A 16.0 gram sample of propane gas (C³H⁸) is burned according to the equation C₃H₈(g) + 5O₂(g) → 3CO₂(g) + 4H₂O(g).

In an enclosed container with a volume of 2.25L at a temperature of 322K.

If the sample of propane burns completely and no oxygen remains in the container, calculate the mole fractions of CO₂ and H₂O.

Calculate the total pressure in the container after the reaction.

Calculate the partial pressure of CO₂ and H₂O in the container after the reaction.

If 12.1 grams of propane is burned in the presence of 10.2 atm of oxygen at the above temperature and volume conditions, determine the theoretical yield of H₂O.

Answer 1

Number of moles of propane , n = mass/molar mass

                                               = 16.0 g / 44 (g/mol)

                                               = 0.36 mol

C₃H₈(g) + 5O₂(g) → 3CO₂(g) + 4H₂O(g)

From the balanced equation,

1 mole of propane produces 3 moles of CO₂ & 4 moles of H₂O

0.36 mole of propane produces 3x0.36=1.08 moles of CO₂ & 4x0.36=1.44 moles of H₂O

So total num ber of moles , N = 1.08 + 1.44 = 2.52 mole

So mole fraction of CO₂ is X _CO2 = number of moles of CO₂ / total number of moles

                                                    = 1.08 / 2.52

                                                    = 0.43

mole fraction of H₂ O is X _H2O = number of moles of H₂ O / total number of moles

                                                    = 1.44 / 2.52

                                                    = 0.57

Calculation of pressure of CO₂:

We know that PV = nRT

Where

T = Temperature = 322 K

P = pressure = ? atm

n = No . of moles = 1.08 mol

R = gas constant = 0.0821 L atm / mol - K

V= Volume = 2.25 L

Plug the values we get p = (nRT) / V

                                     = 12.7 atm

Calculation of pressure of H₂O:

We know that PV = nRT

Where

T = Temperature = 322 K

P = pressure = ? atm

n = No . of moles = 1.44 mol

R = gas constant = 0.0821 L atm / mol - K

V= Volume = 2.25 L

Plug the values we get p' = (nRT) / V

                                     = 16.9 atm

So total pressure = p CO2 + p H2O = 12.7 + 16.9 = 29.6 atm

Partial pressure of CO2 = mole fraction of CO2 x total pressure

                                  = 0.43 x 29.6 atm

                                  = 12.7 atm

Simillarly partial pressure of H2O = 16.9 atm

C₃H₈(g) + 5O₂(g) → 3CO₂(g) + 4H₂O(g)

From the balanced equation,

Number of moles of O₂ , n = (PV)/(RT)

                                      = (10.2atm x 2.25 L ) / (0.0821Latm/(mol-K) x 322K)
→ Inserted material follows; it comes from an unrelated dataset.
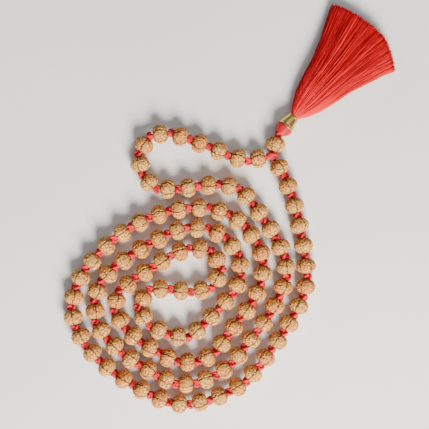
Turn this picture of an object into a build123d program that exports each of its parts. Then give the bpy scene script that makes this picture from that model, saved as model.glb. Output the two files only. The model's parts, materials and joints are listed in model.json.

                                      = 0.87 moles

Number of moles of propane , n = mass/molar mass

                                              = 12.1 g / 44(g/mol)

                                              = 0.275 moles

1 mole of propane reacts with 5 mole of oxygen

N mole of propane reacts with 0.87 mole of oxygen

N = (1x0.87) / 5

   = 0.174 mol

So (0.275 - 0.174 ) moles of propane left unreacted

Since all the mass of oxygen completly reacted it is the limiting reactant.

5 moles O₂(g)produces 4 moles of H₂O(g)

0.87 moles O₂(g)produces Y moles of H₂O(g)

Y = (0.87x4) / 5

   = 0.696 moles

So mass of H2O , m = number of moles x molar mass

                               = 0.696 mol x 18 (g/mol)

                               = 12.53 g